The entire process is like this: 50 damage reduces the polymorphed form to 0 hit points, which pops the warlock back to their normal form; the remaining 10 damage drops the warlock to 0 hit points, which triggers Incinerating Beam's rider. Gift of the Protectors isn't relevant, because the warlock is killed outright.
Did the warlock concentrate on true polymorph for the full 1 hour duration?
If so the new form becomes permanent until dispelled.
And the new form has Return to Worms feature.
So, no, in that case the warlock reforms into the Star Spawn Larva Mage 24 hours later as reducing his 50 hp to 0 triggers his ability.
Like Gift of the Protectors, Return to Worms is not relevant because of Incinerating Beam. Return to Worms only functions "unless the swarm is destroyed." Disintegration is destruction.
[EDIT] You know what, there is actually some ambiguity there, as far as the RAW goes. I'd be interested in a SAC answer.
They're disintegrated, leaving behind anything they were wearing or carrying, because that's what Incinerating Beam says happens.

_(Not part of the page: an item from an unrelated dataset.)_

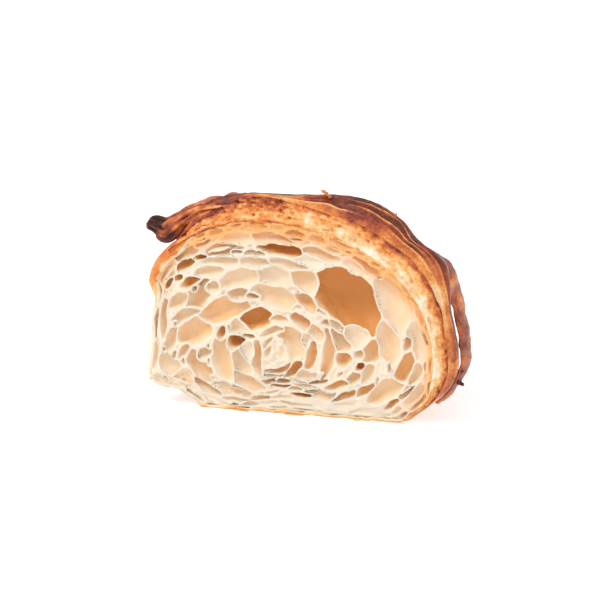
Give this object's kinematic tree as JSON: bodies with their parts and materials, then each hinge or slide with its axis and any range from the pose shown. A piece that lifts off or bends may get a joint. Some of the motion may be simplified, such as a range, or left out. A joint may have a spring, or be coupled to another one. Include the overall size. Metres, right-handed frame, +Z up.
{
  "type": "half croissant",
  "caption": "Butter croissant cut in half across its middle, with an open rolled crumb at the cut face, a ridged glossy crust and a rounded horn",
  "frame": {"origin": "under the middle of the piece's box, on the table that it lies on", "axes": "+Z up; the cut face looks towards -Y and the horn points towards +Y; +X is to the right when looking at the cut face"},
  "size_m": [0.0896, 0.076, 0.0583],
  "materials": {
    "crust": "baked golden to dark brown crust, egg-washed and glossy on the ridges, matt and flaky where layers show"
  },
  "bodies": {
    "root": {"half_croissant": "crust"}
  },
  "joints": []
}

The entire process is like this: 50 damage reduces the polymorphed form to 0 hit points, which pops the warlock back to their normal form; the remaining 10 damage drops the warlock to 0 hit points, which triggers Incinerating Beam's rider. Gift of the Protectors isn't relevant, because the warlock is killed outright.
I've dug into the SAC here; and my assessment does not agree with the SAC. But, I think the SAC is wrong (whoah, what a surprise). The SAC says that Relentless Endurance can save a half-orc from Disintegrate, but it includes the same "but not killed outright" language that Gift of the Protectors does. Disintegrate absolutely does kill creatures outright, which is why I say the SAC is wrong. But it is official guidance. With that in mind, the SAC answer would be that Gift of the Protectors kicks in and does its thing.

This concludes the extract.